Zniszczenia po wybuchu są na trzech kondygnacjach budynku - od parteru do drugiego piętra. Głównie chodzi o wyrwy w podłodze pomieszczenia socjalnego gen. Szymczyka, a także w podłodze na poziomie pierwszego piętra. "Mają okrągły kształt. Wielkość mniej więcej obiadowego talerza" - donosi dziennikarz RMF FM Krzysztof Zasada. Przez dziurę z gabinetu komendanta widać pomieszczenie ochrony budynku na parterze.

Z naszych informacji wynika, że poza tymi uszkodzeniami nie ma większych strat. Nie wypadły szyby z okien, nie było też pożaru.

Pomieszczenia Komendy Głównej Policji uszkodzone w eksplozji, do której doszło w gabinecie szefa policji, zostały już przywrócone do użytkowania.

"Wykluczam dymisję Komendanta Głównego Policji"

Komendant na antenie TVP Info odniósł się do spekulacji na temat swojego odwołania, mówiąc, że w tej sprawie to on ma status osoby poszkodowanej i nie zamierza składać dymisji. Choć, oczywiście, podporządkuje się decyzjom premiera i szefa MSWiA w tej kwestii.

Komendant dodał, że zdaje sobie sprawę ze strat, do jakich doszło, także tych wizerunkowych, ale jak powiedział "lepsze memy niż nekrologi".

"Ucinając spekulacje medialne, wykluczam dymisję Komendanta Głównego Policji" - napisał na Twitterze szef MSWiA Mariusz Kamiński. Odniósł się w ten sposób do niepotwierdzonych informacji o poszukiwaniu przez MSWiA następcy gen. insp. Jarosława Szymczyka.
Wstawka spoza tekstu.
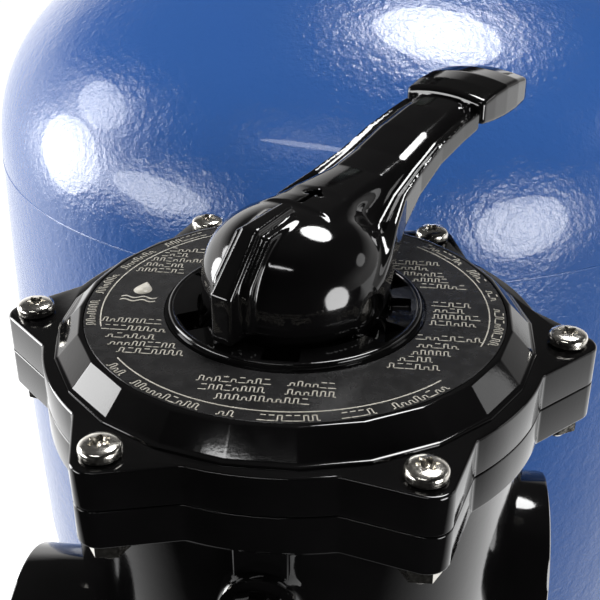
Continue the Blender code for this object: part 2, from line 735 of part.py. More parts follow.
def makeRotorGroup(mats):
    top = COVER_TOP_Z + PIN_RISE + 0.0075
    low = SEAT_Z + 0.0036
    rotor_profile = [
        (0, low), (ROTOR_R, low), (ROTOR_R, low + 0.009), (0.0260, low + 0.0190),
        (0.0100, low + 0.0190), (0.0100, low + 0.0210), (SHAFT_R, low + 0.0210), (SHAFT_R, top - 0.001),
        (SHAFT_R - 0.001, top), (0, top),
    ]
    white = mats["white_plastic"]
    rotor = turned("rotor", rotor_profile, white, atValve(), 28, closed=False)
    cut(rotor, prism("window", sectorOutline(0.0285, 0.055, 44, 101, 5), 0.50, 0.60, white, atValve()))
    bridge = sectorOutline(0.0243, 0.0552, 191, 320, 7)
    cut(rotor, prism("bridge", bridge, low - 0.01, low + 0.0055, white, atValve()))
    pin_place = atValve(COVER_TOP_Z + PIN_RISE) @ Matrix.Rotation(HANDLE_ANGLE - math.pi / 2, 4, "Z")
    pin_place = pin_place @ Matrix.Rotation(math.pi / 2, 4, "Y")
    cut(rotor, rod("pin_hole", PIN_R + 1.2 * GAP, -0.02, 0.02, white, pin_place, 14))
    setOrigin(rotor, (0, VALVE_Y, SEAT_Z))
    seal("shaft_oring", SHAFT_R + SEAL_THICK + 0.0002, SEAL_THICK, COVER_TOP_Z - 0.0075, mats["rubber"], atValve(), 16)
    cover_seal_z = COVER_TOP_Z - COVER_FLANGE - GAP - 0.0024 + SEAL_THICK
    seal("cover_oring", COVER_SEAL_R, SEAL_THICK, cover_seal_z, mats["rubber"], atValve(), 32)
    spoke_profile = [(0.0180, SEAT_Z + GAP), (0.0610, SEAT_Z + GAP), (0.0610, low - GAP), (0.0180, low - GAP)]
    gasket = turned("spider_gasket", spoke_profile, mats["rubber"], atValve(), 28)
    for k in range(5):
        window = sectorOutline(0.0210, 0.0570, 72 * k + 7, 72 * k + 65, 3)
        cut(gasket, prism("window", window, 0.50, 0.60, mats["rubber"], atValve()))
    washer_top = COVER_TOP_Z - COVER_FLANGE - GAP
    ring("thrust_washer", SHAFT_R + 0.0005, 0.0190, washer_top - 0.0020, washer_top, white, atValve(), 18)
    coil("rotor_spring", 0.0140, 0.0014, low + 0.0193, washer_top - 0.0020 - GAP, 4, mats["spring_steel"], atValve())
    ring("handle_washer", 0.0120, 0.0268, GAP - BOWL_DROP, 0.0005, white, atValve(COVER_TOP_Z), 20)
    setOrigin(rod("pivot_pin", PIN_R, -PIN_HALF, PIN_HALF, mats["stainless"], pin_place, 16),
              (0, VALVE_Y, COVER_TOP_Z + PIN_RISE))
    makeHandle(mats, pin_place)


def leverSection(along, top, bottom, crown_half, side_half):
    """One eight-point section across the lever; local X runs along it."""
    shoulder = top - 0.30 * (top - bottom)
    points = [
        (-crown_half * 0.7, top), (crown_half * 0.7, top), (crown_half, top - 0.0015), (side_half, shoulder),
        (side_half, bottom), (-side_half, bottom), (-side_half, shoulder), (-crown_half, top - 0.0015),
    ]
    return [(along, y, z) for y, z in points]


def makeHandle(mats, pin_place):
    """A domed hub with a pointer rib in front and a rising lever behind."""
    black = mats["black_gloss"]
    place = atValve(COVER_TOP_Z) @ Matrix.Rotation(HANDLE_ANGLE, 4, "Z")
    dome = [(0, 0.0008), (HUB_NECK_R, 0.0008), (HUB_NECK_R, 0.0112), (HUB_R, 0.0130)]
    for k in range(8):
        a = math.pi / 2 * k / 7
        dome.append((HUB_R * math.cos(a) ** 0.8 if k < 7 else 0, 0.0180 + 0.0240 * math.sin(a)))
    handle = turned("handle", dome, black, place, 24, closed=False)
    stations = [
        (0.004, 0.0415, 0.0130, 0.0115, 0.0230), (0.022, 0.0432, 0.0140, 0.0112, 0.0200),
        (0.034, 0.0438, 0.0215, 0.0108, 0.0165), (0.047, 0.0460, 0.0330, 0.0105, 0.0155),
        (0.062, 0.0507, 0.0390, 0.0103, 0.0153), (0.077, 0.0535, 0.0430, 0.0103, 0.0153),
        (0.0880, 0.0546, 0.0452, 0.0103, 0.0153),
    ]
    fuse(handle, lofted("lever", [leverSection(*s) for s in stations], black, place))
    grip = [
        (0.0865, 0.0545, 0.0448, 0.0120, 0.0155), (0.0890, 0.0562, 0.0448, 0.0130, 0.0163),
        (0.1050, 0.0580, 0.0450, 0.0135, 0.0163), (0.1200, 0.0568, 0.0452, 0.0130, 0.0160),
        (0.1290, 0.0545, 0.0455, 0.0110, 0.0140), (0.1315, 0.0520, 0.0465, 0.0080, 0.0110),
    ]
    fuse(handle, lofted("grip", [leverSection(*s) for s in grip], black, place))
    rib_side = [(-0.0361, 0.0106), (-0.0080, 0.0106), (-0.0080, 0.0440), (-0.0210, 0.0428), (-0.0362, 0.0255)]
    rib_half = 0.0043
    sections = [[(x, y, z) for x, z in rib_side] for y in (-rib_half, rib_half)]
    fuse(handle, lofted("pointer", sections, black, place))
    slot = prism("slot", box(0.0125, 0.0088), -0.010, 0.0260, black, place)
    cut(handle, slot)
    cut(handle, rod("pin_hole", PIN_R + 1.2 * GAP, -0.04, 0.04, black, pin_place, 14))
    setOrigin(handle, (0, VALVE_Y, COVER_TOP_Z + PIN_RISE))


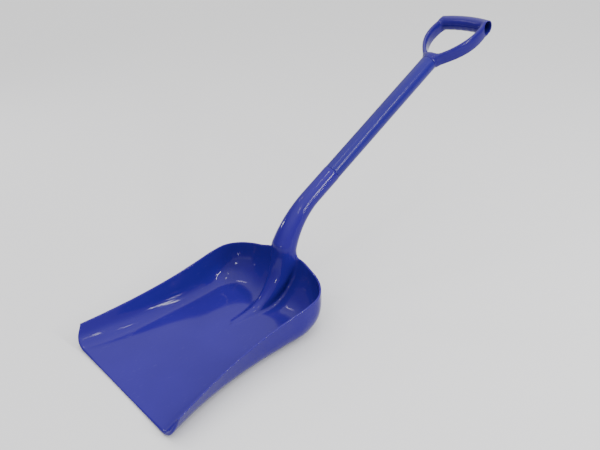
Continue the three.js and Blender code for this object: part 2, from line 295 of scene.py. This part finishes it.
def rounded_join(target, tool, reach, passes=6):
    """Joins tool to target and draws a fillet over the join. reach(p) is the fillet's reach in mm."""
    trees = (tree_of(target), tree_of(tool))
    combine(target, tool, "UNION")
    work = bmesh.new()
    work.from_mesh(target.data)

    def near(vert, factor):
        p = vert.co / MM
        limit = reach(p) * factor
        return all(tree.find_nearest(p, limit)[0] is not None for tree in trees)

    band = [v for v in work.verts if near(v, 1.25)]
    bmesh.ops.remove_doubles(work, verts=band, dist=0.6 * MM)
    band = [v for v in work.verts if near(v, 1.25)]
    faces = {f for v in band for f in v.link_faces}
    bmesh.ops.triangulate(work, faces=list(faces))
    band = [v for v in work.verts if near(v, 1.0)]
    for step in range(passes):
        if step < passes - 2:
            bmesh.ops.smooth_vert(work, verts=band, factor=0.5, use_axis_x=True, use_axis_y=True,
                                  use_axis_z=True)
        for v in band:
            p = v.co / MM
            for _ in range(3):
                (a, grad_a), (b, grad_b) = (signed_distance(tree, p) for tree in trees)
                width = reach(p)
                h = max(width - abs(a - b), 0.0) / width
                value = min(a, b) - h * h * width / 4
                share = 1 - h / 2
                if a > b:
                    share = 1 - share
                grad = grad_a * share + grad_b * (1 - share)
                size = grad.length_squared
                if size < 0.05:
                    break
                p = p - grad * (value / size)
            v.co = p * MM
    bmesh.ops.recalc_face_normals(work, faces=work.faces)
    work.to_mesh(target.data)
    work.free()
    target.data.shade_smooth()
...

Tymczasem premier Mateusz Morawiecki podważa słowa Kamińskiego. Pytany dziś o wczorajszą deklarację szefa MSWiA Mariusza Kamińskiego premier powtórzył, że sprawa wystrzału z granatnika w Komendzie Głównej jest dokładnie badana, a decyzję o przyszłości Komendanta podejmie on sam, nie minister.

Komendant Szymczyk, który w telewizyjnym studiu pojawił się z opatrunkiem na uchu, przyznał, że jego narząd słuchu poważnie ucierpiał i czeka go długie leczenie. Mimo to chce nadal pełnić służbę.